Work instructions | List every line below containing "Blender".

Information given |
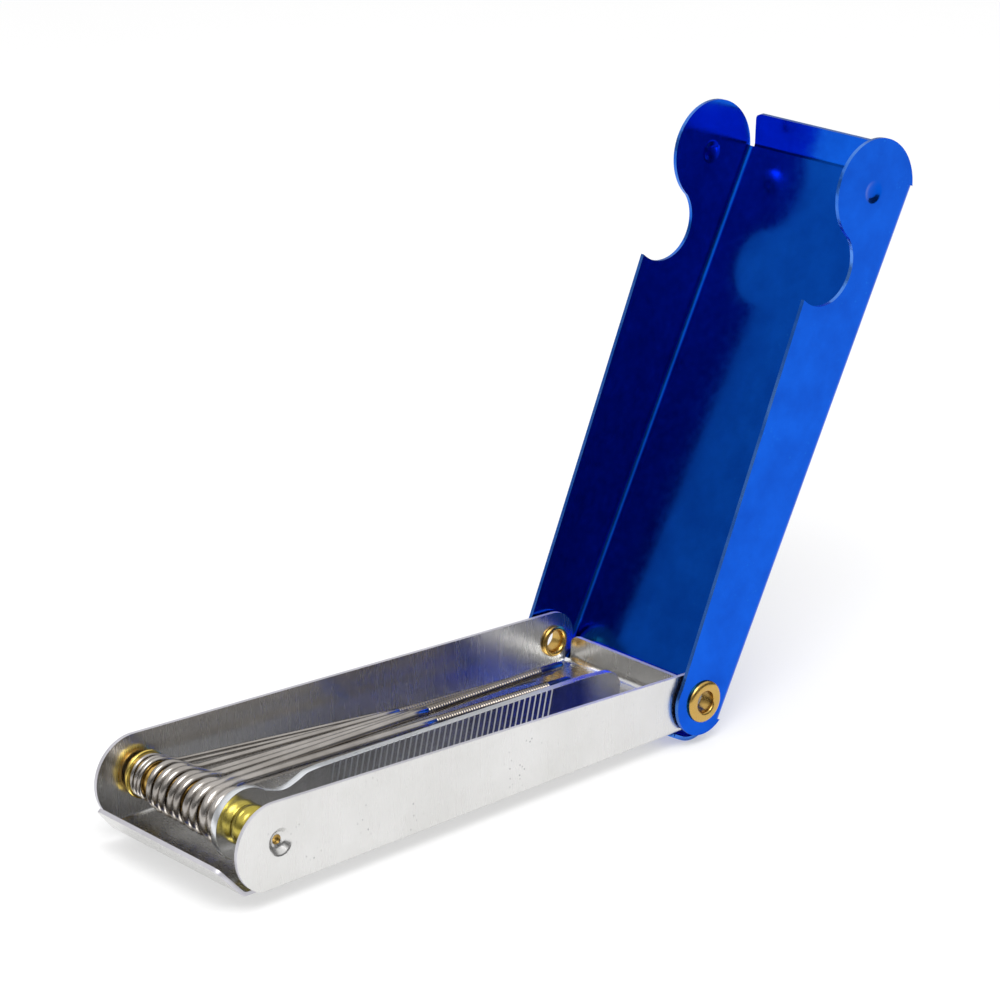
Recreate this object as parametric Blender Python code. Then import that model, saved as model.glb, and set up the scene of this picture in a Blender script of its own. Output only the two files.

...

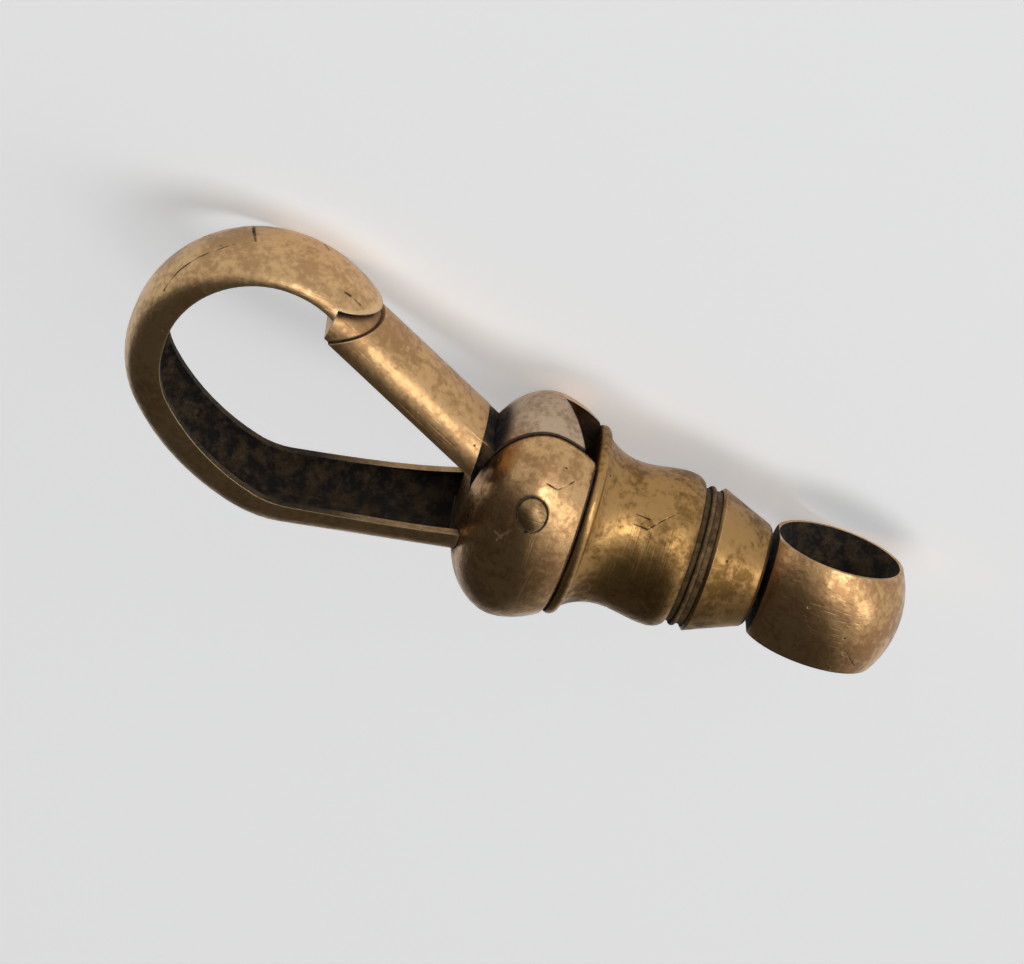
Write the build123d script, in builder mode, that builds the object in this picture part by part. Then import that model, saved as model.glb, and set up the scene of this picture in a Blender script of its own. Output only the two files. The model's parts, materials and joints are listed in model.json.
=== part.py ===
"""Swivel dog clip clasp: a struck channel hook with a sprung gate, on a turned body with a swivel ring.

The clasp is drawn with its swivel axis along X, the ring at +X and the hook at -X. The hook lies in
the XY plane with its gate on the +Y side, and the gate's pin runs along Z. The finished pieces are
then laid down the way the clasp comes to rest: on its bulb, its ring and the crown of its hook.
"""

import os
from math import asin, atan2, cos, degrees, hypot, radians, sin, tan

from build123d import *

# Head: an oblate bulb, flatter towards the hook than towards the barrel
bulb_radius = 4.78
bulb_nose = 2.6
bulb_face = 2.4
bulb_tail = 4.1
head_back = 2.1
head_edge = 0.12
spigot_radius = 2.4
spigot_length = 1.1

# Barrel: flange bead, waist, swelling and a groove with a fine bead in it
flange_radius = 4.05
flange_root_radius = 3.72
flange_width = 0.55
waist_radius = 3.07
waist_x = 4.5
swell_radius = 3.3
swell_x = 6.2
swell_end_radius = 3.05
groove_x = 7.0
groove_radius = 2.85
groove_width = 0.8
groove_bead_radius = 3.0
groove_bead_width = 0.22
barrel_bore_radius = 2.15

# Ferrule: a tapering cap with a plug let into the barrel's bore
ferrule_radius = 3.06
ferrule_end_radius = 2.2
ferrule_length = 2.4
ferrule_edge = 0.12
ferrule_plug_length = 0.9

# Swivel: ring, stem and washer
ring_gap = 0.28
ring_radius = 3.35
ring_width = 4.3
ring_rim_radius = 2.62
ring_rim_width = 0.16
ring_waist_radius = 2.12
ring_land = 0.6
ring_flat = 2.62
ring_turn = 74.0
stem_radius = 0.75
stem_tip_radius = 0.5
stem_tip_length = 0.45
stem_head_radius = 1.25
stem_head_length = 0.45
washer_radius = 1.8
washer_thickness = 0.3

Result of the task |
Recreate this object as parametric Blender Python code. Then import that model, saved as model.glb, and set up the scene of this picture in a Blender script of its own. Output only the two files.
Write the build123d script, in builder mode, that builds the object in this picture part by part. Then import that model, saved as model.glb, and set up the scene of this picture in a Blender script of its own. Output only the two files. The model's parts, materials and joints are listed in model.json.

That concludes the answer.